Hundreds died at New London High School in Rusk County after odorless natural gas leaked into the basement and ignited. The sound of the explosion was heard four miles away. Parents, many of them roughnecks from the East Texas oilfield, rushed to the school.

Despite immediate rescue efforts, 298 died, most from grades 5 to 11 (dozens more later died of injuries). After an investigation, the cause of the school explosion was found to be an electric wood-shop sander that sparked unscented gas that had pooled beneath and in the walls of the school. 

Illuminated nighttime scene of the New London school explosion destruction.

Roughnecks from the East Texas oilfield rushed to New London school after the March 18, 1937, explosion — and searched for survivors throughout the night.
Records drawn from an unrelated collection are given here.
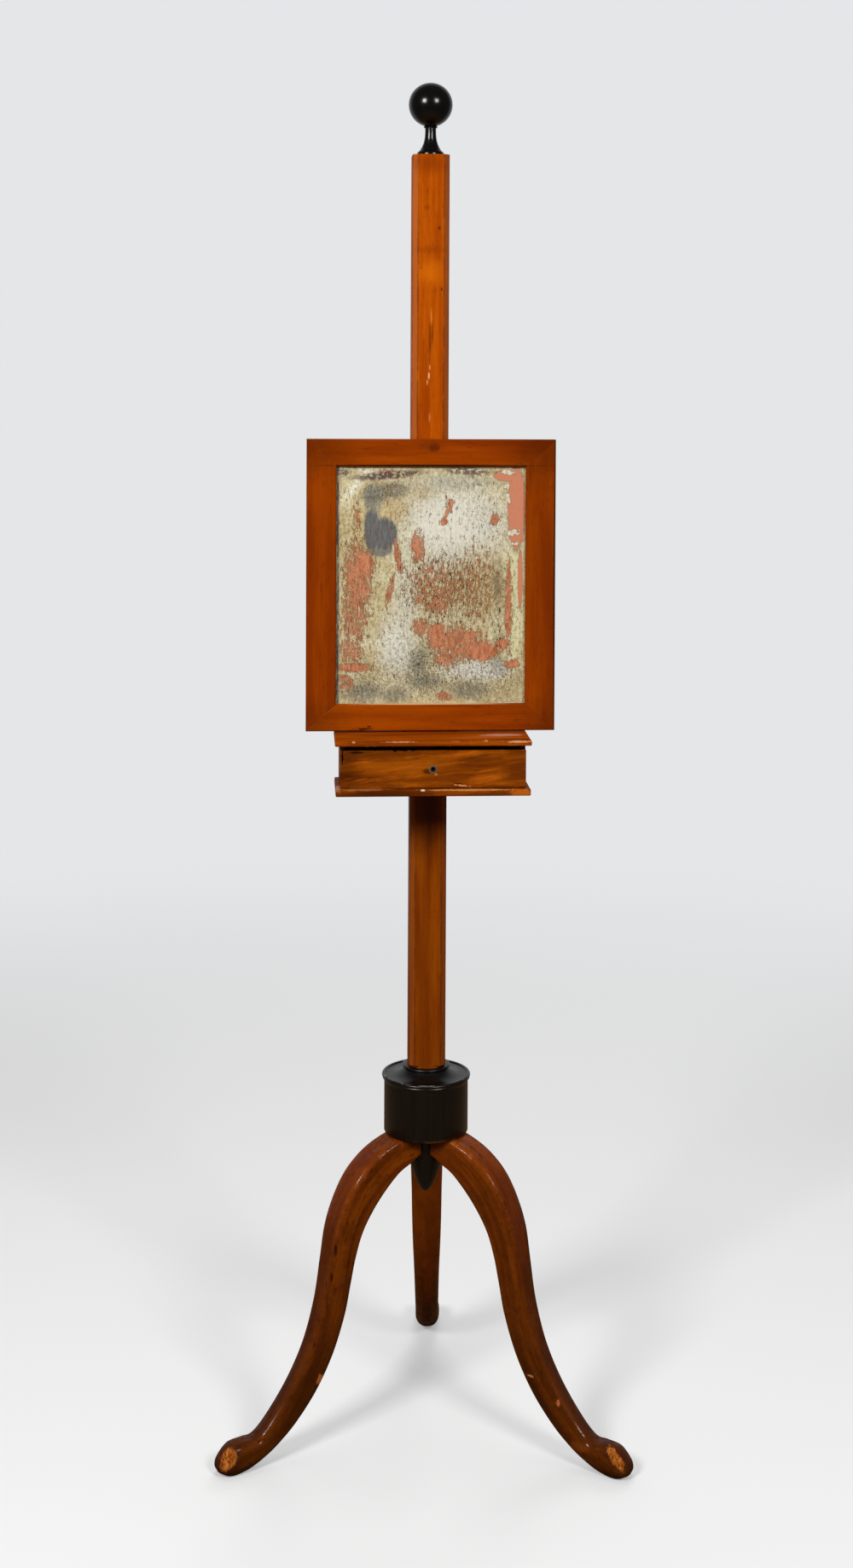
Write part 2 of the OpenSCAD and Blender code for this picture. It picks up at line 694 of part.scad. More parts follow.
// A leaf with its knuckles, from number first in steps of two, and the tabs that join them to it
module leaf(first, y, leaf_h) {
    tab_h = knuckle_r + groove_gap;
    difference() {
        union() {
            block(-hinge_len / 2, y, pin_z - leaf_h, [hinge_len, leaf_t, leaf_h - tab_h]);
            for (i = [first : 2 : knuckles - 1]) {
                x = -hinge_len / 2 + i * knuckle_len + knuckle_gap;
                rod_x(x, pin_y, pin_z, knuckle_r, knuckle_len - 2 * knuckle_gap);
                block(x, y, pin_z - tab_h, [knuckle_len - 2 * knuckle_gap, leaf_t, tab_h]);
            }
        }
        rod_x(-hinge_len, pin_y, pin_z, pin_r + fit, 2 * hinge_len);
        children();
    }
}
module hinge_leaf_fixed() {
    color(brass) at_post() leaf(0, board_front - leaf_t, fixed_leaf_h)
        hinge_screws_at(fixed_leaf_h) fixed_screw_hole();
}
module hinge_leaf_moving() {
    color(brass) at_post() leaf(1, frame_back, moving_leaf_h)
        hinge_screws_at(moving_leaf_h) moving_screw_hole();
}
module hinge_pin() {
    color(brass) at_post() rod_x(-hinge_len / 2, pin_y, pin_z, pin_r, hinge_len);
}
module hinge_screws_fixed() {
    color(brass) at_post() hinge_screws_at(fixed_leaf_h) fixed_screw();
}
module hinge_screws_moving() {
    color(brass) at_post() hinge_screws_at(moving_leaf_h) moving_screw();
}

quadrant_x = cheek_out + quadrant_gap;
flange_z = frame_top - rail_w + rebate_w + rebate_gap;
flange_h = pin_z - flange_z - 1;
slot_half = tilt_screw_r + slot_gap;
quadrant_r = slot_at + slot_half + quadrant_margin;
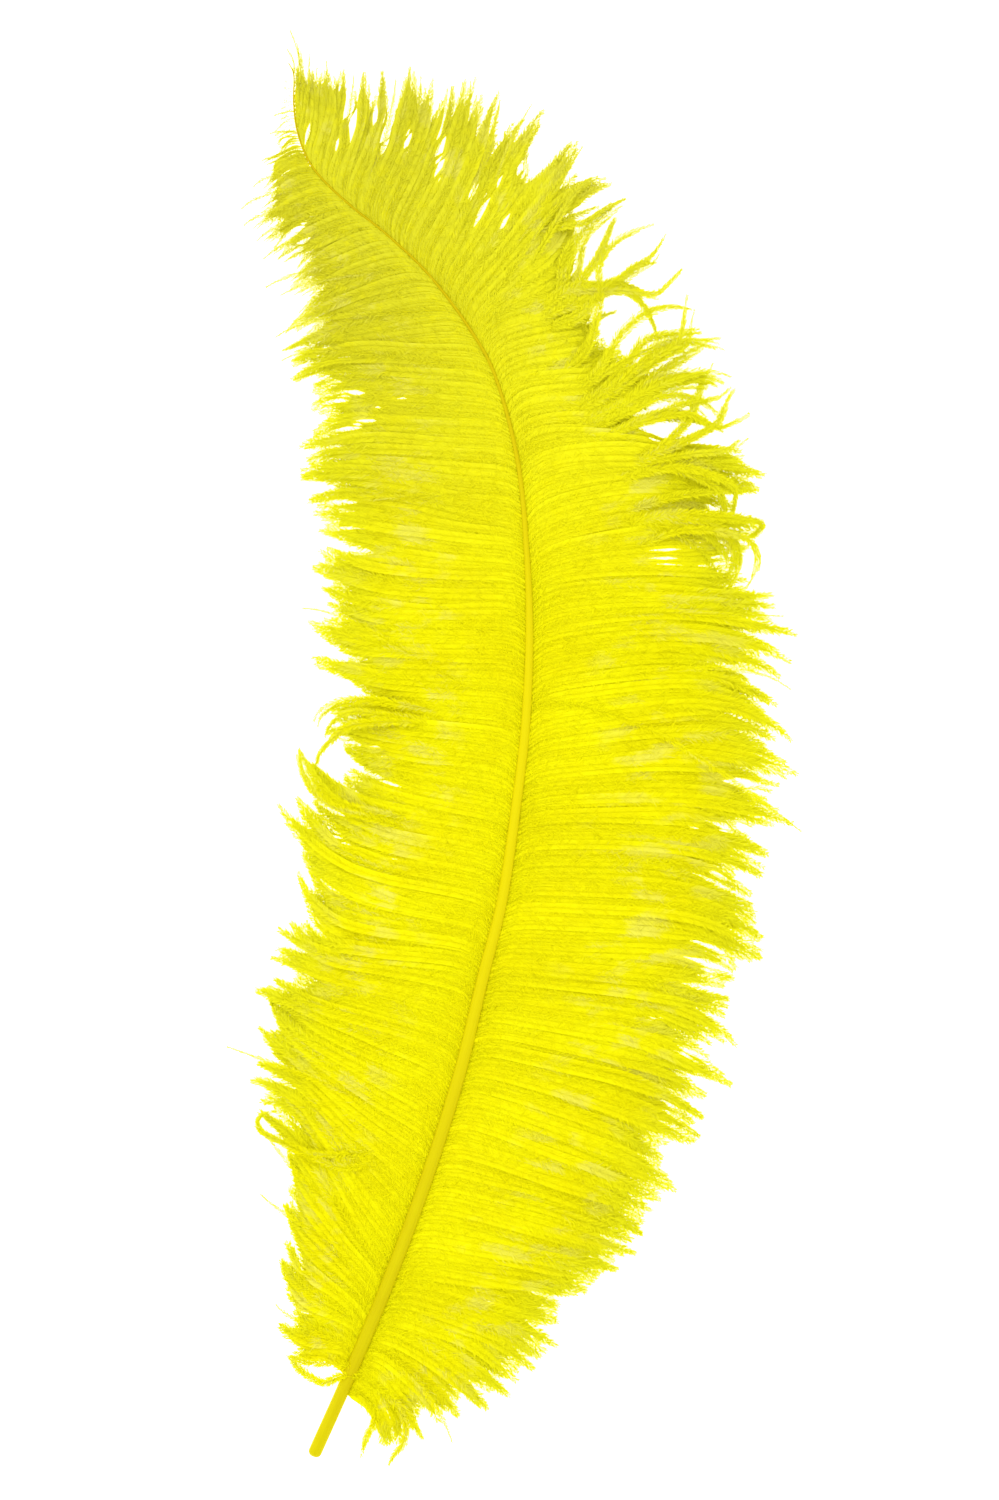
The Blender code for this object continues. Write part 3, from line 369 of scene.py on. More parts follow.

Photo courtesy New London Museum.

“The school was newly built in the 1930s for close to $1 million and, from its inception, bought natural gas from Union Gas to supply its energy needs,” noted History.com. “The school’s natural gas bill averaged about $300 a month.”

In early 1937 the school board canceled its contract with Union Gas to save money and tapped into a pipeline of residue gas (also called casinghead gas) from Parade Gasoline Company, according to historian James Cornell.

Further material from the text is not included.